When weighing up whether the Encirclement Attack Strategy is right for you, you need to consider the pros and cons. On the positive side, there are a couple of pros with Encirclement.
Firstly, when attacking your competitor across multiple attack points you are increasing your chances of success. In other words, by simultaneously launching a number of different efforts you are hedging your bets and creating more opportunities to win.
Secondly, this many pronged attack can prove extremely difficult for the defender to keep up with. Successfully defending against an Encirclement Attack requires a coordinated response and action from multiple areas of the business. Recognizing an Encirclement Attack can be challenging and often requires a level of internal cohehsion that businesses rarely have. The often siloed departments and teams need to come together to facilitate an effective, joined-up defence strategy. That is not easy.
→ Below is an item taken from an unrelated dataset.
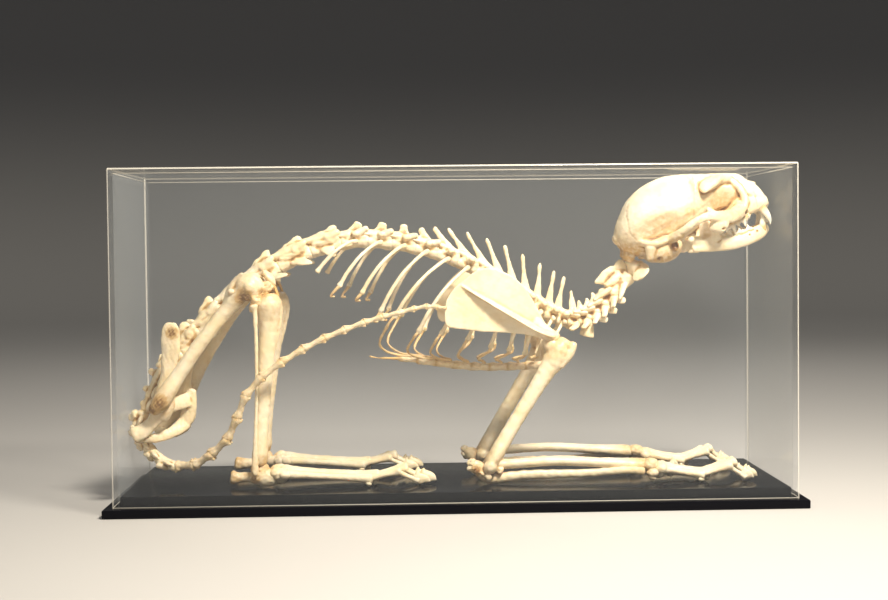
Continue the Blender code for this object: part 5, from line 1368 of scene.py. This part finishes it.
BREAST_LINKS = 9
breast_line = [(-50.0, 83.6), (-36.0, 83.2), (-25.0, 82.4), (-9.0, 80.4), (3.5, 78.6), (16.0, 77.6),
               (30.0, 77.5), (44.0, 77.9), (56.0, 79.0), (64.0, 82.0)]
breast = curve_points([(x, BODY_Y, z) for x, z in breast_line], 4)
breast_long = sum((b - a).length for a, b in zip(breast, breast[1:]))
breast_link = skin(tube([(-5.2, 0, 0, 2.9, 2.8), (-4.0, 0, 0, 3.4, 3.0), (0, 0, 0, 2.2, 2.4),
                         (4.0, 0, 0, 3.2, 2.9), (5.2, 0, 0, 2.9, 2.8)]),
                   *SMALL_SKIN, 0.3, 91)
breast_link["stain_and_shade"] = 0.3 + 0.6 * np.clip(np.abs(breast_link["co"][:, 0]) / 5.2, 0, 1) ** 4
spots = []
for n in range(BREAST_LINKS):
    middle = breast_long * (0.16 + 0.84 * (n + 0.5) / BREAST_LINKS)
    a, b = along(breast, middle - 3), along(breast, middle + 3)
    thin = 0.62 if n == 0 else 0.86
    spots.append(((a + b) / 2, b - a, (0, 0, 1), (breast_long * 0.84 / BREAST_LINKS / 10.4, thin, thin)))
dress("breast_bones", repeated("breast_bones", breast_link, spots, BONE_FINISH), ("sternum",), None)
strip = [along(breast, breast_long * f) for f in (0.0, 0.05, 0.1, 0.2, 0.5, 0.8, 0.98)]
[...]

What are the cons of an Encirclement Attack Strategy?
The Encirclement Attack Strategy is by no means an easy way to take on a competitor as it involves efforts on every single front. The cons of this approach include:
- It’s expensive and resource intensive and therefore usually requires the attacking business to be considerably stronger than the defender if it stands a chance of being successful
- The defending company has a natural advantage being the current and established market leader
- It requires you to focus on more than one product or service at a time
- If it goes wrong you end up retreating on all fronts
What are some examples of an Encirclement Attack Strategy?
The most often cited example of Encirclement Attack Strategy is the e-commerce world, where competitors are attacking each other on all fronts across large inventories of products. Here you see challengers take on established market leaders by matching them product for product, even going so far as losing margin or selling products at a loss to achieve market share.
What are the alternatives to an Encirclement Attack Strategy?
The Encirclement Attack Strategy is one of a number of Attack Strategies. If you're looking for a market challenger approach to use, consider each of these to help inform your strategy and make the best decision:
Frontal Attack Strategy
Attack the competitor head on, matching their strengths and opportunities. This is a pretty difficult strategy to pull off as you’re taking on someone who is very strong in their own market, often with greater resources and reputation than you have.
Flanking Attack Strategy
Attack the competitor based on their weaknesses. This one is often used for niche products or services – think how FantastiCal has grown against Outlook or Gmail. It took one specific area of these popular products (the calendar), arguably one that wasn’t the sole focus, and targeted it.
Bypass Attack Strategy
Attack the competitor by going round their core product, often creating a direct substitution. In this strategy a company will create a true alternative for the defender's customers. Spotify developed a streaming music service that forced Apple iTunes, a business that sold music files, to rethink and relaunch as streaming music to combat. This can be a very effective way to dislodge a market leader and disrupt the landscape, so much so that the strategic framework Porter’s Five Forces lists 'threat of substitution' as one of the most important considerations for a business.
Guerrilla Attack Strategy
With the Guerrilla Attack Strategy the attacker is developing a collection of small, targeted campaigns to chip away at the competition. The attacker is normally a smaller, more agile company running specific campaigns at the larger incumbent. It’s a reasonably common approach by companies when entering a market, with it’s own set of risks around effectiveness and focus.
Good luck planning your strategy and mounting your attack! We wish you every success (assuming you're not a competitior of ours 😬).